==== Source material

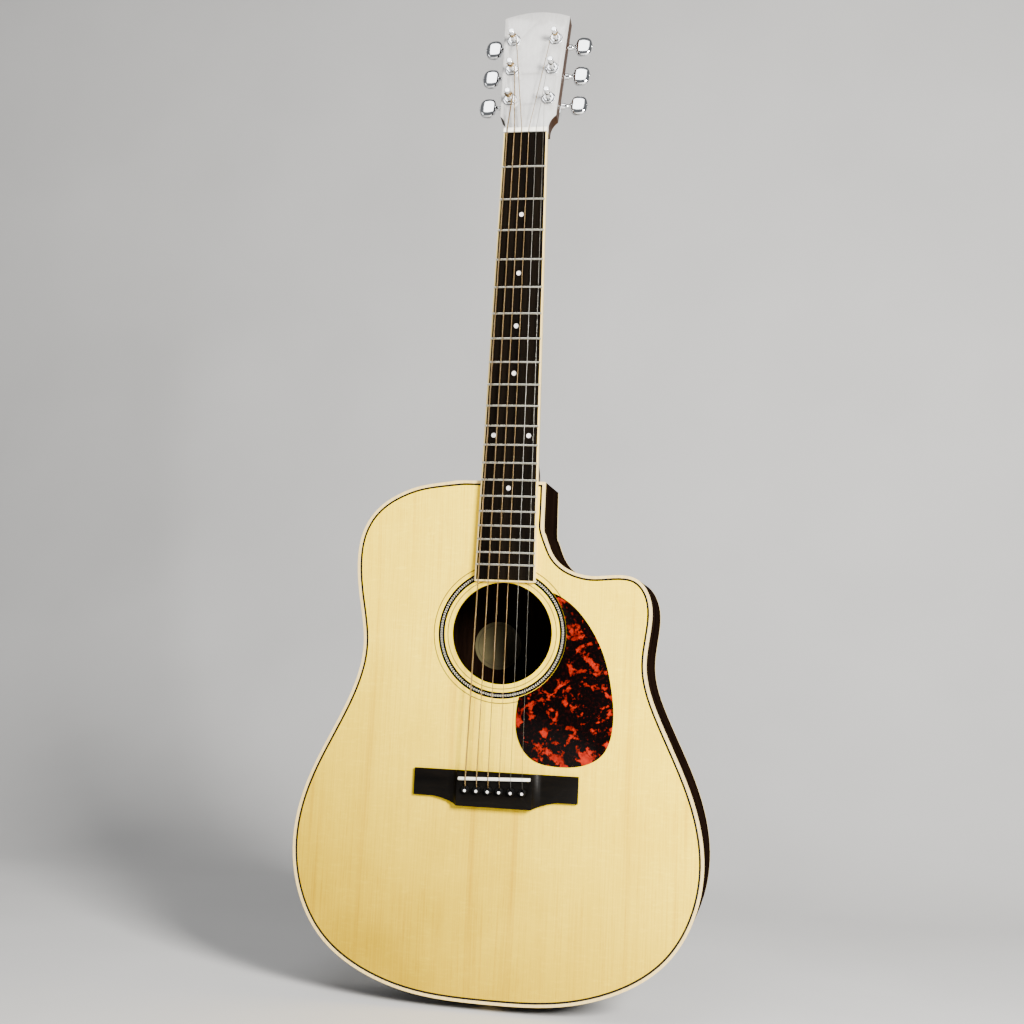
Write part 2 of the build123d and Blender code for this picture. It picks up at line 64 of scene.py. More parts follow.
# ---------- places read from the frame ----------
board_low, board_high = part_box("fingerboard_binding")
top_low, top_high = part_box("soundboard")
ring_low, ring_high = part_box("rosette_lines")
FACE_Y = top_low.y
HOLE_X = (ring_low.x + ring_high.x) / 2
HOLE_Z = ring_low.z + (ring_high.x - ring_low.x) / 2
STRING_NAMES = ("6_low_e", "5_a", "4_d", "3_g", "2_b", "1_high_e")
STRING_RADII = [r * MM for r in (0.66, 0.52, 0.42, 0.31, 0.21, 0.155)]
HERRING_R = (58.0 * MM, 64.2 * MM)
TILT = math.radians(12.5)
HEAD_UP = Vector((0, math.sin(TILT), math.cos(TILT)))
POST_AXIS = Vector((0, -math.cos(TILT), math.sin(TILT)))
GEAR_N = -22.5 * MM
WAIST_R = 2.5 * MM
WIND_N = (9.5 * MM, 11.5 * MM)
BUTTON_SPAN = (39.5 * MM, 57.4 * MM)
joints = {joint["name"]: joint for joint in frame["joints"]}


# ---------- node helpers ----------
class Look:
    """A material under construction, with short ways to add and join its nodes."""

    def __init__(self, name):
        self.material = bpy.data.materials.new(name)
        self.material.use_nodes = True
        self.tree = self.material.node_tree
        self.shader = self.tree.nodes["Principled BSDF"]
        self.place = self.add("TexCoord").outputs["Object"]
        split = self.add("SeparateXYZ", {"Vector": self.place})
        self.x, self.y, self.z = split.outputs

    def add(self, kind, inputs=None, **settings):
        node = self.tree.nodes.new("ShaderNode" + kind)
        for key, value in settings.items():
            setattr(node, key, value)
        for key, value in (inputs or {}).items():
            self.plug(node.inputs[key], value)
        return node

    def plug(self, socket, value):
        if isinstance(value, bpy.types.NodeSocket):
            self.tree.links.new(value, socket)
        else:
            socket.default_value = value

    def math(self, operation, a, b=0.0):
        return self.add("Math", {0: a, 1: b}, operation=operation).outputs[0]

    def vector(self, x, y, z):
        return self.add("CombineXYZ", {"X": x, "Y": y, "Z": z}).outputs[0]

    def stretched(self, x, y, z):
        """Object coordinates scaled by a different amount along each axis."""
        return self.add("Mapping", {"Vector": self.place, "Scale": (x, y, z)}).outputs[0]

    def noise(self, vector, scale, detail=2.0, rough=0.5, warp=0.0):
        inputs = {"Vector": vector, "Scale": scale, "Detail": detail, "Roughness": rough, "Distortion": warp}
        return self.add("TexNoise", inputs).outputs[0]

    def ramp(self, value, stops):
        """A colour ramp through (position, grey or colour) stops."""
        node = self.add("ValToRGB", {"Fac": value})
        band = node.color_ramp
        while len(band.elements) < len(stops):
            band.elements.new(0.5)
        for element, (position, colour) in zip(band.elements, stops):
            element.position = position
            if not isinstance(colour, tuple):
                colour = (colour, colour, colour)
            element.color = (*colour, 1.0)
        return node.outputs[0]

    def mix(self, amount, a, b, blend="MIX"):
        node = self.add("Mix", {0: amount}, data_type="RGBA", blend_type=blend)
        self.plug(node.inputs[6], a if isinstance(a, bpy.types.NodeSocket) else (*a, 1.0))
        self.plug(node.inputs[7], b if isinstance(b, bpy.types.NodeSocket) else (*b, 1.0))
        return node.outputs[2]

    def bump(self, height, strength, distance):
        inputs = {"Height": height, "Strength": strength, "Distance": distance}
        return self.add("Bump", inputs).outputs[0]

    def finish(self, **values):
        for key, value in values.items():
            name = key.replace("_", " ").title().replace("Ior", "IOR")
            if name == "Base Color" and not isinstance(value, bpy.types.NodeSocket):
                value = (*value, 1.0)
            self.plug(self.shader.inputs[name], value)
        return self.material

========

*Your task*
Repeat the listing in full, keeping every line exactly as it is.

*Finished task*
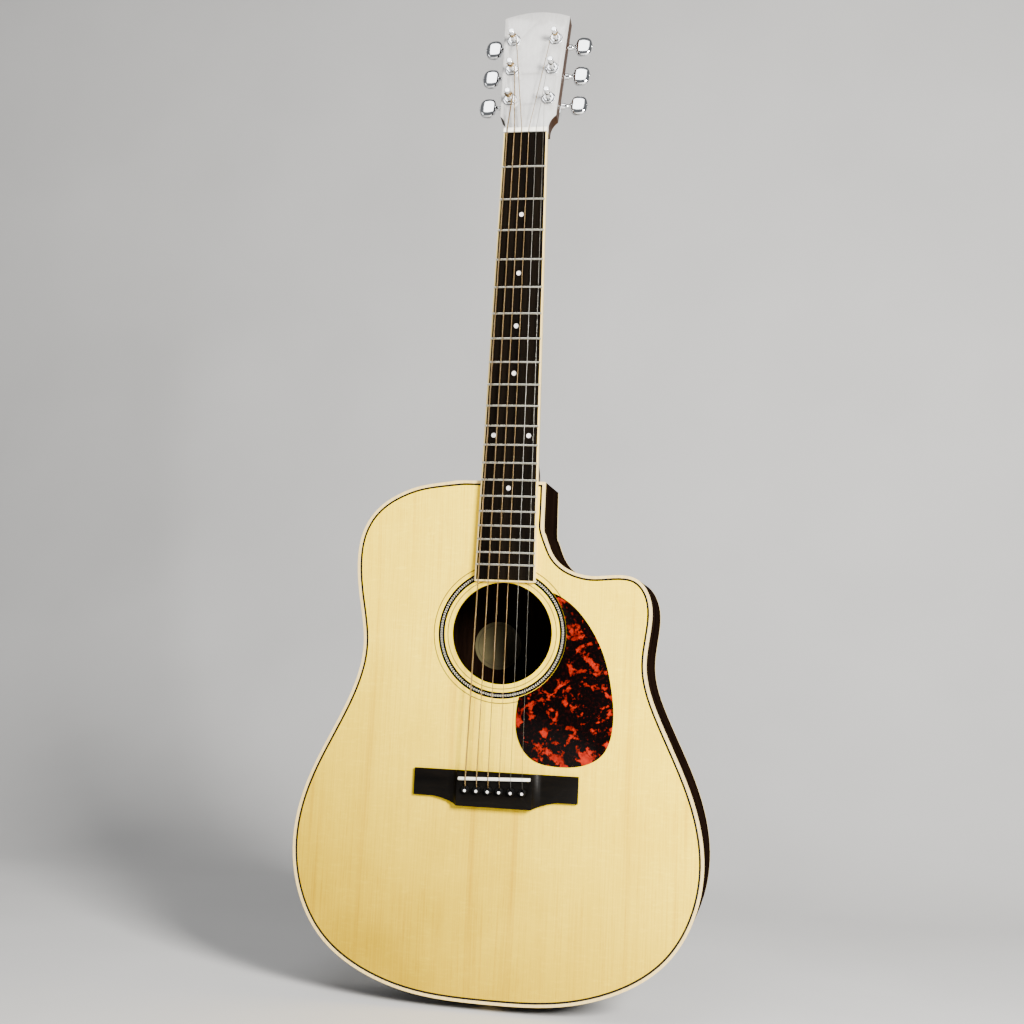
Write part 2 of the build123d and Blender code for this picture. It picks up at line 64 of scene.py. More parts follow.
# ---------- places read from the frame ----------
board_low, board_high = part_box("fingerboard_binding")
top_low, top_high = part_box("soundboard")
ring_low, ring_high = part_box("rosette_lines")
FACE_Y = top_low.y
HOLE_X = (ring_low.x + ring_high.x) / 2
HOLE_Z = ring_low.z + (ring_high.x - ring_low.x) / 2
STRING_NAMES = ("6_low_e", "5_a", "4_d", "3_g", "2_b", "1_high_e")
STRING_RADII = [r * MM for r in (0.66, 0.52, 0.42, 0.31, 0.21, 0.155)]
HERRING_R = (58.0 * MM, 64.2 * MM)
TILT = math.radians(12.5)
HEAD_UP = Vector((0, math.sin(TILT), math.cos(TILT)))
POST_AXIS = Vector((0, -math.cos(TILT), math.sin(TILT)))
GEAR_N = -22.5 * MM
WAIST_R = 2.5 * MM
WIND_N = (9.5 * MM, 11.5 * MM)
BUTTON_SPAN = (39.5 * MM, 57.4 * MM)
joints = {joint["name"]: joint for joint in frame["joints"]}


# ---------- node helpers ----------
class Look:
    """A material under construction, with short ways to add and join its nodes."""

    def __init__(self, name):
        self.material = bpy.data.materials.new(name)
        self.material.use_nodes = True
        self.tree = self.material.node_tree
        self.shader = self.tree.nodes["Principled BSDF"]
        self.place = self.add("TexCoord").outputs["Object"]
        split = self.add("SeparateXYZ", {"Vector": self.place})
        self.x, self.y, self.z = split.outputs

    def add(self, kind, inputs=None, **settings):
        node = self.tree.nodes.new("ShaderNode" + kind)
        for key, value in settings.items():
            setattr(node, key, value)
        for key, value in (inputs or {}).items():
            self.plug(node.inputs[key], value)
        return node

    def plug(self, socket, value):
        if isinstance(value, bpy.types.NodeSocket):
            self.tree.links.new(value, socket)
        else:
            socket.default_value = value

    def math(self, operation, a, b=0.0):
        return self.add("Math", {0: a, 1: b}, operation=operation).outputs[0]

    def vector(self, x, y, z):
        return self.add("CombineXYZ", {"X": x, "Y": y, "Z": z}).outputs[0]

    def stretched(self, x, y, z):
        """Object coordinates scaled by a different amount along each axis."""
        return self.add("Mapping", {"Vector": self.place, "Scale": (x, y, z)}).outputs[0]

    def noise(self, vector, scale, detail=2.0, rough=0.5, warp=0.0):
        inputs = {"Vector": vector, "Scale": scale, "Detail": detail, "Roughness": rough, "Distortion": warp}
        return self.add("TexNoise", inputs).outputs[0]

    def ramp(self, value, stops):
        """A colour ramp through (position, grey or colour) stops."""
        node = self.add("ValToRGB", {"Fac": value})
        band = node.color_ramp
        while len(band.elements) < len(stops):
            band.elements.new(0.5)
        for element, (position, colour) in zip(band.elements, stops):
            element.position = position
            if not isinstance(colour, tuple):
                colour = (colour, colour, colour)
            element.color = (*colour, 1.0)
        return node.outputs[0]

    def mix(self, amount, a, b, blend="MIX"):
        node = self.add("Mix", {0: amount}, data_type="RGBA", blend_type=blend)
        self.plug(node.inputs[6], a if isinstance(a, bpy.types.NodeSocket) else (*a, 1.0))
        self.plug(node.inputs[7], b if isinstance(b, bpy.types.NodeSocket) else (*b, 1.0))
        return node.outputs[2]

    def bump(self, height, strength, distance):
        inputs = {"Height": height, "Strength": strength, "Distance": distance}
        return self.add("Bump", inputs).outputs[0]

    def finish(self, **values):
        for key, value in values.items():
            name = key.replace("_", " ").title().replace("Ior", "IOR")
            if name == "Base Color" and not isinstance(value, bpy.types.NodeSocket):
                value = (*value, 1.0)
            self.plug(self.shader.inputs[name], value)
        return self.material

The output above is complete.